MONTREAL - Canada handled the first two years of the COVID-19 pandemic and weathered the ensuing upheaval better than several other nations with comparable health-care and economic infrastructure, a new study suggests.
The research, published in the Canadian Medical Association Journal on Monday, credits Canada's strong performance to restrictive and persistent public health measures as well as a successful vaccination campaign.
A team of Ontario researchers analyzed data from February 2020 to February 2022 in the group of industrialized countries known as the G10, which actually has 11 members. They compared Canada, Belgium, France, Germany, Italy, Japan, the Netherlands, Sweden, Switzerland, the United Kingdom and the United States — all countries with similar political, economic, and health-care systems.
"If you look at Canada compared to the G10, the differences are enormous," study co-author Dr. Fahad Razak said in a recent interview. "If you look at our vaccination rate, we had the highest in the entire G10."
After Japan, Canada had the second lowest rate of people infected and the second lowest rate of people dying, he added. The study says Japan is considered an outlier within the G10, for reasons that aren't clear.
The research suggests Canada’s cumulative per-capita rate of COVID-19 cases was 82,700 per million, while all other countries — with the exception of Japan — were above 100,000 per million.
Canada’s rate of COVID-19-related deaths was 919 per million, once again second lowest behind Japan. All other countries were over 1,000 per million.
Razak said at least 70,000 more Canadians would have died during the first two years of the pandemic if Canada had the same death rates as the United States, the country with the highest cumulative number of COVID-19-related deaths.
"That means most of us would probably personally know a grandparent, or a friend or family member ... who’s living today in Canada who would have died if we had the same trajectory as the United States," Razak said.
He said Canada's comparatively positive outcomes came about despite gaining access to vaccination later than most countries, noting there were also other health-care system structural disadvantages to overcome across the country at the outset of the pandemic.
"Some hospitals were so overwhelmed that we had to ambulance or airlift patients to other hospitals," he said.
But Canada, he said, differed from other developed countries when it opted to implement public health measures that were both strict and persistent.
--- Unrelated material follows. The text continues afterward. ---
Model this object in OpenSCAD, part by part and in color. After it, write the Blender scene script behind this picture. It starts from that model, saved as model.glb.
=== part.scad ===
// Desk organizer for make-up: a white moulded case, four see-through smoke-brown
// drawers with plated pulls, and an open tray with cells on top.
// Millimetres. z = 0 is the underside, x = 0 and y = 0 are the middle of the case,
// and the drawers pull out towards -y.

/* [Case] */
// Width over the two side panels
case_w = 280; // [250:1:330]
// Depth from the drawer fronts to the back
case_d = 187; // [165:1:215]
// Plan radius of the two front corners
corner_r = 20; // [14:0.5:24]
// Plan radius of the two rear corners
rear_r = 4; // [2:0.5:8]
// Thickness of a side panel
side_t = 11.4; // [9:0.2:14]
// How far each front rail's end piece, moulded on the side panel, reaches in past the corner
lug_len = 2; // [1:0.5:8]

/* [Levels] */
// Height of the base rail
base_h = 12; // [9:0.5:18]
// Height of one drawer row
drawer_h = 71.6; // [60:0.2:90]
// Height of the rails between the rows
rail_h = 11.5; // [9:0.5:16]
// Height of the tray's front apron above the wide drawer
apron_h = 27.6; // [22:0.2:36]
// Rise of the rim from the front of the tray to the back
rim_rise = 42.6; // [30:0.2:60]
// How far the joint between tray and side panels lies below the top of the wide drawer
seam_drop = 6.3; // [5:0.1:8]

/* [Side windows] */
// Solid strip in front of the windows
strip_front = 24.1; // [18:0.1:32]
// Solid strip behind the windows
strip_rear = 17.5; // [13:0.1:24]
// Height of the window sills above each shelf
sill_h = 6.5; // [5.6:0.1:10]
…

Though such measures drew vehement opposition in some circles, Razak said they helped mitigate the pandemic's overall impact.
"Compared to many other countries ... they would have periods with tight restrictions but quickly pull back," he said. "For Canada, it was really this high and persistent level almost entirely for the first two years."
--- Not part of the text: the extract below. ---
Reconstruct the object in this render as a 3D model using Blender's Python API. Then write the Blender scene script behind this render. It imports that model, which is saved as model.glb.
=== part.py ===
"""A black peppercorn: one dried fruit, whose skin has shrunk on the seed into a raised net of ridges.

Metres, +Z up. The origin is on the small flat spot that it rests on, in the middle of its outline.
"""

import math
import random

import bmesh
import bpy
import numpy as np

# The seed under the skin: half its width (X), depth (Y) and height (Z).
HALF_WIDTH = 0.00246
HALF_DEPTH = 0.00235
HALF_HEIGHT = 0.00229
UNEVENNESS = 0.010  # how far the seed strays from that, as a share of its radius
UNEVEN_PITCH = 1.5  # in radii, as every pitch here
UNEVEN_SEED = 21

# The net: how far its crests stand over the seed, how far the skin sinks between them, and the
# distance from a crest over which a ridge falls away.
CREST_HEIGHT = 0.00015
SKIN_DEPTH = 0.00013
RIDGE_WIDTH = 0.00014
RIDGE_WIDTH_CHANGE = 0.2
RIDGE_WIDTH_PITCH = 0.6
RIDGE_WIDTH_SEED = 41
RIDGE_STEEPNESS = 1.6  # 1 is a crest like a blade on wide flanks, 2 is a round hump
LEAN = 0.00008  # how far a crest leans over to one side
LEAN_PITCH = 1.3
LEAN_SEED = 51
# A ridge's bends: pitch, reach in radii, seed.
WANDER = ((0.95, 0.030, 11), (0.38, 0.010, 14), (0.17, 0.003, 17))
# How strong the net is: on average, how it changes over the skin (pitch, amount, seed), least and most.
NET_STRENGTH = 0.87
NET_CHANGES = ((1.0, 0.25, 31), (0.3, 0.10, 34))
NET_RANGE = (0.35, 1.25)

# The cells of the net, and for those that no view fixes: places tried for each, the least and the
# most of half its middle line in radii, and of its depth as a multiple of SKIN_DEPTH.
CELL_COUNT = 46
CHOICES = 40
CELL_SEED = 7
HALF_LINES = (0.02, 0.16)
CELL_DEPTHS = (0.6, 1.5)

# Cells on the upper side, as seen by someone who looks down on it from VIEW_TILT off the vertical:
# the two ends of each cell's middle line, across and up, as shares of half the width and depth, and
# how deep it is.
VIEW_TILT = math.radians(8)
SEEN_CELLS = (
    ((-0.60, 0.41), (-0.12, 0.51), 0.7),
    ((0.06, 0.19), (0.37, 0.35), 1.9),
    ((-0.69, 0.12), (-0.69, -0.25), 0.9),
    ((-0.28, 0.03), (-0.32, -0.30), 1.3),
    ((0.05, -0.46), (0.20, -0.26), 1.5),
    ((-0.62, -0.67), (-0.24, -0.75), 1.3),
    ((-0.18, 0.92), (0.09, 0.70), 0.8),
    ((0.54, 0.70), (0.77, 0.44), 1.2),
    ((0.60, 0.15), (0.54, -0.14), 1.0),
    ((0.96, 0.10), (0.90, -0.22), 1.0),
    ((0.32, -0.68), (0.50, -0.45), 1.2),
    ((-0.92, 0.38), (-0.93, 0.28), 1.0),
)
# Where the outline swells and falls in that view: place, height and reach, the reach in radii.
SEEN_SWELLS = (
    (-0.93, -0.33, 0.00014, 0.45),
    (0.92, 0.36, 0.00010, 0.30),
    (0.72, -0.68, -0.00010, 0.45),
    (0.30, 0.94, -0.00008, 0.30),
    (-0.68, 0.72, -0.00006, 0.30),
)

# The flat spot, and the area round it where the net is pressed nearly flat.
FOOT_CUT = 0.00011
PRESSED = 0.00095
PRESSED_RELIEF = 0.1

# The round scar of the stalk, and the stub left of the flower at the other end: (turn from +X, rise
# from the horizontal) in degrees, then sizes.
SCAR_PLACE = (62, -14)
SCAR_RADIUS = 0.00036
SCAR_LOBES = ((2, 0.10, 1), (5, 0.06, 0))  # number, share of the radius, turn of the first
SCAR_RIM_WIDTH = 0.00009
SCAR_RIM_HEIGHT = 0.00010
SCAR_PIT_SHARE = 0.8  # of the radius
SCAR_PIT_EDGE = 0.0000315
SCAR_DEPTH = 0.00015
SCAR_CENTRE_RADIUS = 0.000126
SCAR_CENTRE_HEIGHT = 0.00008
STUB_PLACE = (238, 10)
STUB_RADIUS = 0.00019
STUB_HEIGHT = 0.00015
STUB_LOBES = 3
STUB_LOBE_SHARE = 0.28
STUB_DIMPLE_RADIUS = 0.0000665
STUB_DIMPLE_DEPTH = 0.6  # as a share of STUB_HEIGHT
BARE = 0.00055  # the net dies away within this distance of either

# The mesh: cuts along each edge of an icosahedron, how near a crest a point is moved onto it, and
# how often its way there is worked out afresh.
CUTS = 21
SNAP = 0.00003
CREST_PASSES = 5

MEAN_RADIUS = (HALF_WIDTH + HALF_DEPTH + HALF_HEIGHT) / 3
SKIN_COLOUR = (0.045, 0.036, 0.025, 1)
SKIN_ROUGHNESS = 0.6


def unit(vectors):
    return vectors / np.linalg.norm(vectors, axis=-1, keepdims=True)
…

But Razak said the success of Canada's immunization drive emerged as the strongest takeaway from the research, praising officials for engaging with the population and ensuring vaccines were readily available across the country.
More than 80 per cent of eligible Canadians have been fully vaccinated with two doses as of June. The percentage of the vaccinated populations in other G10 countries is between 64 and 77 per cent, according to the study.
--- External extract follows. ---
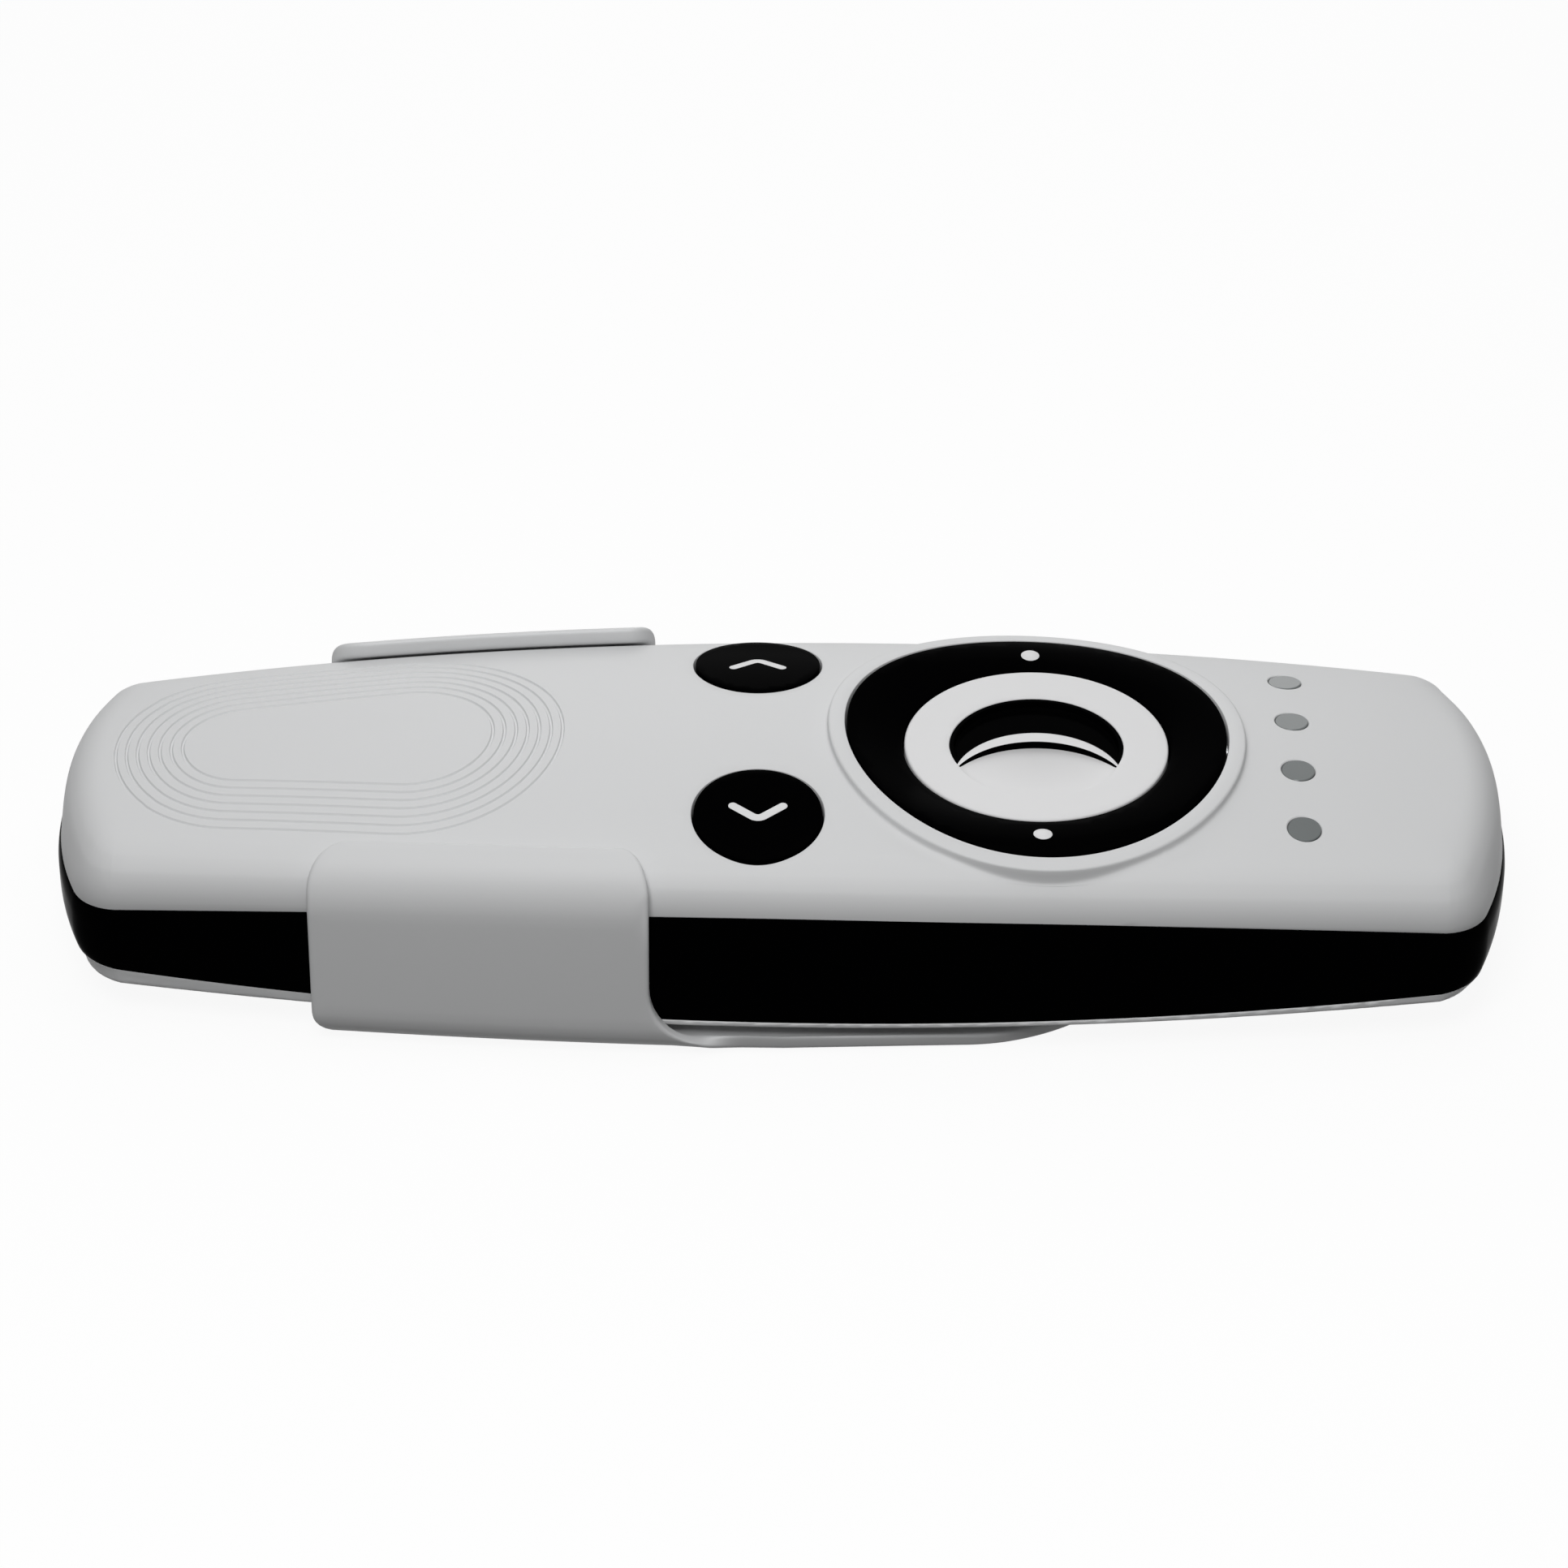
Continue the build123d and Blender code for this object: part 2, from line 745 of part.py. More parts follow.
def make_contact_springs():
    """Folded leaf contacts at the cells' flat ends."""
    springs = []
    reach = bay_right_x - bay_left_x - cell_length - contact_thickness
    for way, wall_x, inwards in ((-1, bay_left_x, 1), (1, bay_right_x, -1)):
        half = leaf_thickness / 2
        low = cell_z - contact_height / 2 + half
        high = cell_z + contact_height / 2 - half
        base = wall_x + inwards * half
        tip = wall_x + inwards * (reach - leaf_thickness)
        path = Polyline((base, low), (base, high), (tip, cell_z), (base + inwards * leaf_fold, low))
        strip = Plane.XZ * trace(path, leaf_thickness)
        y = way * cell_pitch / 2
        springs.append(Pos(0, y, 0) * extrude(strip, contact_width / 2, both=True))
    return springs


def make_led_chips():
    """Lamps under the light windows."""
    middle = board_top + chip_height / 2
    lamps = []
    for x, y in window_places():
        lamps.append(Pos(x, y, middle) * Box(chip_length, chip_width, chip_height))
    return lamps


def make_holder():
    """The flat plate with a wing on each side that curls over the remote's shoulders."""
    left = wing_left_x
    right = plate_end_x + plate_end_radius
    lump = upright(plan(holder_grow), 0, tall) & crown(holder_grow)
    lump = fillet(lump.faces().sort_by(Axis.Z)[-1].edges(), shoulder_radius + holder_grow)
    lump = fillet(lump.faces().sort_by(Axis.Z)[0].edges(), holder_edge_radius)
    hollow = upright(plan(rest_gap), plate_thickness, tall) & crown(rest_gap)
    hollow = fillet(hollow.faces().sort_by(Axis.Z)[-1].edges(), shoulder_radius + rest_gap)
    hollow = fillet(hollow.faces().sort_by(Axis.Z)[0].edges(), holder_inner_radius)
    # Side view: plate, wing, and the round foot between them
    foot = wing_foot_radius
    wing = Rectangle(wing_right_x - left, tall, align=(Align.MIN, Align.MIN))
    side = Pos(left, 0) * wing
    plate = Rectangle(right - left, plate_thickness, align=(Align.MIN, Align.MIN))
    side = side + Pos(left, 0) * plate
    web = Rectangle(foot, foot, align=(Align.MIN, Align.MIN))
    web = Pos(wing_right_x, plate_thickness) * web
    side = side + (web - Pos(wing_right_x + foot, plate_thickness + foot) * Circle(foot))
    corner = side.vertices().sort_by_distance((left, 0, 0))[0]
    side = fillet(corner, wing_corner_radius)
    shape = (lump - hollow) & extrude(Plane.XZ * side, tall, both=True)
    # Seen from above: the lips keep clear of the remote's back
    lips = Pos((left + wing_right_x) / 2, 0) * Rectangle(wing_right_x - left, 2 * deep)
    lips = lips - plan(-lip_reach)
    inside = [v for v in lips.vertices() if abs(v.Y) < half_width]
    lips = fillet(inside, lip_corner_radius)
    shoulder_z = crown_z - seam_drop
    above = box(-deep, deep, -deep, deep, shoulder_z, deep)
    shape = shape - (above - upright(lips, 0, tall))
    # Seen from above: the plate narrows to its round end
    apart = sqrt(plate_end_x**2 + plate_half_width**2)
    turn = atan2(plate_half_width, -plate_end_x) - acos(plate_end_radius / apart)
    touch = (plate_end_x + plate_end_radius * cos(turn), plate_end_radius * sin(turn))
    edge = [
        (-deep, -plate_half_width),
        (0, -plate_half_width),
        (touch[0], -touch[1]),
        touch,
        (0, plate_half_width),
        (-deep, plate_half_width),
    ]
    outline = make_face(Polyline(*edge, close=True))
    outline = outline + Pos(plate_end_x, 0) * Circle(plate_end_radius)
    wide = Pos(plate_step_x - deep / 2, 0) * Rectangle(deep, deep)
    shape = shape & upright(outline + wide, -1, tall)
    for way in (-1, 1):
        x = wall_screw_x + way * wall_screw_spacing / 2
        shape = shape - post(x, 0, wall_screw_radius, -1, tall)
        depth = plate_thickness - wall_screw_land
        sink = Cone(wall_screw_radius, wall_screw_head_radius, depth)
        shape = shape - Pos(x, 0, wall_screw_land + depth / 2) * sink
    return shape


def save(name, piece):
    """Write one node, a single solid or a group of separate ones."""
    if isinstance(piece, list):
        piece = Compound(children=[solid for item in piece for solid in item.solids()])
    export_step(piece, os.path.join("parts", name + ".step"))


def main():
    """Build every node."""
    os.makedirs("parts", exist_ok=True)
    outer = block()
    cavity = block(-wall)
    pins = make_rocker_pins()
    arrows = {way: make_arrow(way) for way in (-1, 1)}
    low = board_top - board_thickness
    save("holder", make_holder())
    save("top_shell", make_top_shell(outer, cavity))
    save("side_band", make_side_band(outer))
    save("bottom_shell", make_bottom_shell(outer, cavity))
    save("battery_door", make_battery_door(outer))
    save("battery_cells", make_cells())
    save("contact_plates", make_contact_plates())
    save("contact_springs", make_contact_springs())
    save("circuit_board", make_board())
    save("board_screws", make_board_screws())
    save("case_screws", make_case_screws())
    controller = Box(controller_size, controller_size, controller_height)
    save("controller_chip", Pos(controller_x, 0, low - controller_height / 2) * controller)
    radio = Box(radio_length, radio_width, radio_height)
    save("radio_module", Pos(radio_x, 0, low - radio_height / 2) * radio)
    save("led_chips", make_led_chips())
    save("led_windows", make_windows())
    save("keypad_mat", make_keypad_mat())
    save("up_dome", dome(*key_foot(1)))
    save("down_dome", dome(*key_foot(-1)))
    save("centre_dome", dome(dial_x, 0))
    save("rocker_domes", [dome(dial_x, way * marker_place) for way in (-1, 1)])
    save("dial_carrier", make_dial_carrier())
    save("carrier_screws", make_carrier_screws())
    save("rocker_ring", make_rocker_ring(pins))
    save("rocker_pins", pins)
    save("ring_markers", make_markers())
    save("centre_key", make_centre_key())
    save("thumb_inlay", make_thumb_inlay())
    save("up_button", make_arrow_key(1, arrows[1]))
    save("up_arrow", arrows[1])
    save("down_button", make_arrow_key(-1, arrows[-1]))
    save("down_arrow", arrows[-1])


main()
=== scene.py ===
"""A bowed hand-held remote control, lying in a holder with a wing on each side.

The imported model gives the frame. Smooth shells, finishes and a studio are built round it.
Lengths are in metres. X runs along the remote, towards its dial, and Z is up.
"""

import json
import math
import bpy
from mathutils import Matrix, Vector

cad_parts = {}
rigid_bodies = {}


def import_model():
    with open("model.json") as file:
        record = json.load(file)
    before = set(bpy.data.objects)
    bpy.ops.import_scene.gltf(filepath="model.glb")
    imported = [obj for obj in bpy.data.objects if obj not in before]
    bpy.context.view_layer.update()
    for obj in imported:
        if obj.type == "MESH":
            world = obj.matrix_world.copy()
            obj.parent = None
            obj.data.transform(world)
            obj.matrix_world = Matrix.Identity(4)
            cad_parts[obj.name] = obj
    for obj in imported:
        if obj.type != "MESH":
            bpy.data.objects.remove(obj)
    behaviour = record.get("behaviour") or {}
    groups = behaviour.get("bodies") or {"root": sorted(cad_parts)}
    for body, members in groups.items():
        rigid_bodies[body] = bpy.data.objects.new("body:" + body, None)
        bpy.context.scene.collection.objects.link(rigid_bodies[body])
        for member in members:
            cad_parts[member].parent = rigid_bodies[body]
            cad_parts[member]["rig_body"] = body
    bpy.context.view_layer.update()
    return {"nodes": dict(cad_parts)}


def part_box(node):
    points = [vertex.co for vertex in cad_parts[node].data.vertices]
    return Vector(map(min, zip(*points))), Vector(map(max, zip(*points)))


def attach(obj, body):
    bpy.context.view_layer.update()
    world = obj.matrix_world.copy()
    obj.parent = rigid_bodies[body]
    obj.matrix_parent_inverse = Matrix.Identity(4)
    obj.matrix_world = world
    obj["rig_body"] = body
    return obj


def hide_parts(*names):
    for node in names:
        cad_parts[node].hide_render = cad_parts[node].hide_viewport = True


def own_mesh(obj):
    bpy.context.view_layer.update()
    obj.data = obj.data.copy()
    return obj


bl_info = {
    "name": "Remote control in its holder",
    "version": (1, 0, 0),
    "blender": (4, 5, 0),
    "location": "View3D > Sidebar > Remote",
    "description": "Builds the shells, keys, dial and holder of a remote control, and a studio",
    "category": "Add Mesh",
}

import bmesh
import bpy
import numpy as np
from bpy.props import FloatProperty, FloatVectorProperty, IntProperty, PointerProperty
from mathutils import Matrix, Vector
from mathutils.geometry import delaunay_2d_cdt

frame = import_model()

MM = 0.001
SLOTS = {
    "shell": "light_grey_plastic",
    "key_cap": "white_plastic",
    "black": "gloss_black",
    "window": "window_grey",
    "inner_plastic": "inner_plastic",
    "silicone": "silicone",
    "board": "board_green",
    "steel": "can_metal",
    "lamp": "lamp_white",
    "cell": "cell_jacket",
}
ROUND_MIDDLE = 0.3  # how far in and down the middle of a rounded edge lies, as a share of its size
EDGE = 0.16 * MM  # soft edge of the ring and of the arrow keys
INLAY_DEPTH = 0.6 * MM  # depth of the pockets for the dots and arrows
GRAIN_SCALE, GRAIN_DEPTH = 2600.0, 0.03 * MM  # a moulding's specks
POLISH_DEPTH = 0.02 * MM  # the unevenness left by polishing or drawing
ROLL_STEPS, RING_STEPS = 16, 8  # loops of the shoulder's roll, and those joined as rings
FRAME_WIDTH = 36  # the camera's frame, in the lens's millimetres


def length(name, description, default):
    """A size that a user may change, given in millimetres."""
    return FloatProperty(
        name=name, description=description, default=default * MM, unit="LENGTH", precision=5
    )


def colour(name, description, default):
    """A linear colour that a user may change."""
    return FloatVectorProperty(
        name=name, description=description, default=default, subtype="COLOR", size=3, min=0.0, max=1.0
    )


def degrees(name, description, default):
    """An angle that a user may change, given in degrees."""
    return FloatProperty(name=name, description=description, default=math.radians(default), subtype="ANGLE")


def power(name, description, default):
    """A lamp's power that a user may change."""
    return FloatProperty(name=name, description=description, default=default, min=0, unit="POWER")


# Sizes and colours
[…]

"There was a magic in Canada around these vaccine roll-outs during dose one and dose two," Razak said.
"When we speak to our colleagues across the world, Canada was the envy of the world in terms of our population rallying around this. It is a lesson to the world, that very high engagement can occur with the right strategy."
The study also showed the countries' response to the pandemic left an economic burden, with government debt rising for all countries and Canada registering one of the highest relative increases.
"We had these very significant economic impacts, we had very tight restrictions on our individual freedom which led to things like isolation ... but we also had really among the best results in terms of controlling the impact of the virus," Razak said.
"Was it worth it? That’s not a scientific question, that’s a values and morals and policies question."